God forbid that I should attempt to describe it; and indeed I am not sure that the things that are most admired about it are the most admirable. The west front of the Cathedral, for instance, has been temporarily ruined by the restoration of the little marble shafts, which now merely look like a quantity of india-rubber tubing, let in in pieces. The choir of the Cathedral, again, is an outrage. The low stone stalls, like a row of arbours designed by a child, the mean organ, the comfortable seats, have a shockingly Erastian air; there is not a touch of charm or mystery about it; I cannot imagine going there to pray. The Vicars’ Close, which is foolishly extolled, has been made by restoration to look like a street in a small watering-place.

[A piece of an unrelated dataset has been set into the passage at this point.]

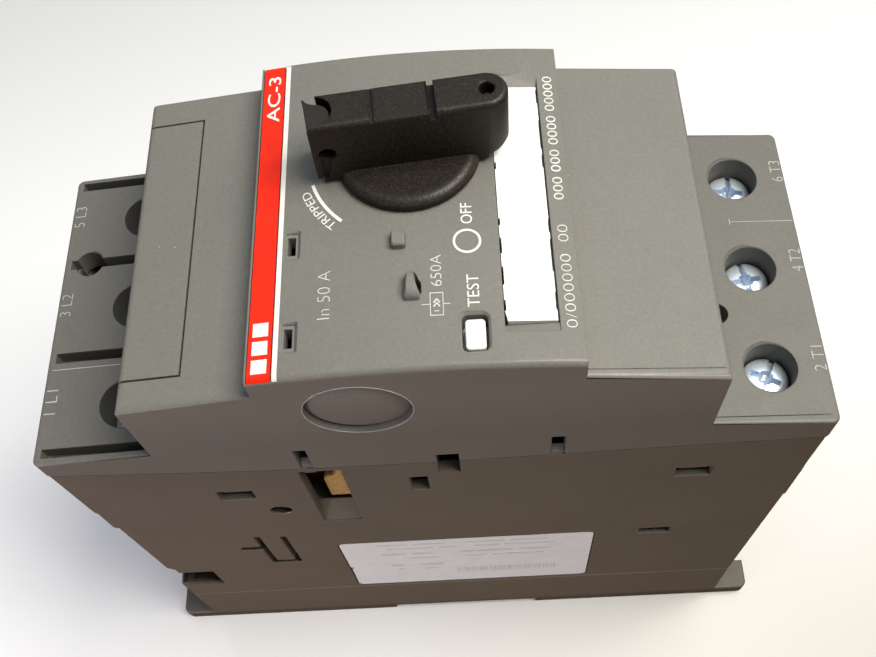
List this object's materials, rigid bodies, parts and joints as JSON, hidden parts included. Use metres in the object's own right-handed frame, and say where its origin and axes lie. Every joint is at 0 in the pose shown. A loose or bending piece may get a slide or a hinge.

But, on the other hand, the Bishop’s Palace, with its moat full of swans, its fantastic oriels and turrets, its bastions and towers, wreathed with ivy and creepers, is a thing which fills the mind with a sort of hopeless longing to possess the secret of its beauty; one desires in a dumb and bewildered way to surrender oneself, with a yearning confidence, to whatever the power may be which can design and produce a thing of such unutterable loveliness.
By the favour of an ecclesiastical friend I was allowed to wander alone in a totally unaccountable paradise of gardens that lies to the east of the Cathedral. It was impossible to conceive whom it belonged to, or what connection it had with the houses round about. It was all intersected with pools and rivulets of clear water. Here was a space of cultivated ground with homely vegetables. Here stood a mysterious ancient building, which proved on examination to contain nothing but a gushing well of water. Here was a lawn with a trim gravel walk bordered with roses; while a few paces away was a deserted thicket of sprawling shrubs, elders, and laurels, with a bit of wild rough meadow in the heart of the copse; and here was a sight that nearly brought me to my knees. Beside an ancient wall, with the towers and gables of the Cathedral looking solemnly over, a great spring broke up out of the ground from some secret channel into a little pool surrounded by rich water plants, and flowed away in a full channel; not one, but three of these astonishing fountains were to be seen in this little space of grass and copse.
These are the Wells themselves, the Aquae Solis, as the Romans called them, fed by some hidden channel from the hills, sent gushing up day and night for the delight and refreshment of men. I wish that the mediaeval builders had built the great church over instead of near these wells, and had let them burst up in a special chapel, so that the church might have been musical with the sound of streams; and so that the waters might have flowed from the door of the house, as Ezekiel saw them flow eastward from the threshold of the holy habitation to Engedi and Eneglaim to gladden the earth.
Then as I wandered in a place of dark leaves, beside the moat under the frowning towers, I saw a kingfisher sit on a bough, his back powdered with sapphires, his red breast, his wise head on one side, watching the stream. In a moment he plunged and disappeared; in an instant he was back again on his perch, flashing, like Excalibur, over the stream, his prey in his bill.